The biggest contributor to this years’ overall total was office transactions, making up 46 per cent of all sales volume and totalling over $1.3 billion, year to date. This compares to $1.1 billion for 2013. The largest recorded transaction this year was PSP Investment’s purchase of AMP Capital Property Portfolio for $1.2 billion which was made up of 18 properties across New Zealand.  The largest single asset to transact was The Lumley Centre which was sold to Deka Immobilien for $146 million with a yield of 7.1% though joint agents JLL and Knight Frank.

Other large deals of note include the sale of Auckland’s Pakuranga Plaza to Singaporean purchaser for $96 million, Grant Thornton House in Wellington sold to a private foreign investor for $63 million at a 7.4% yield, and the sale of Telecom Building C to Augusta Capital for $65 million at a 7.5% yield. Chorus House, 66 Wyndham Street Auckland was sold to a private onshore investor for $88 million.

The proportion of foreign capital that is finding its way into the New Zealand commercial property market has also significantly  increased with a total of 48 per cent of capital coming from foreign investors in 2014 compared with only 13 per cent in the previous year.

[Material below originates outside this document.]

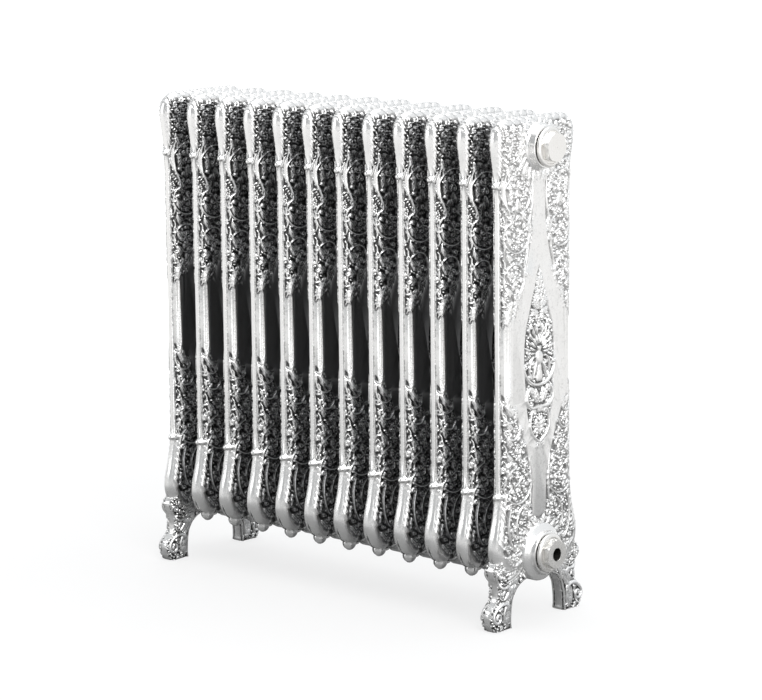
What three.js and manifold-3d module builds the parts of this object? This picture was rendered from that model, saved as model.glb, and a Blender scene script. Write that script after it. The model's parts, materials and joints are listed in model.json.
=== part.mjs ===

Nick Hargreaves concludes, “There are still a number of large pending sales that are due to transact including 152 Fanshawe Street and Eden Business Park, Auckland, that are both being marketed by JLL. We are likely to reach well over $3 billion by the end of the year which will make this year the largest volume of transactions in any given year by a clear margin.” 
Auckland continues to remain the main hub of activity in the commercial property space accounting for 68% of total sales volume in 2014. Wellington remains in second place with approximately 17% of all deals, with the remainder of New Zealand taking up the rest.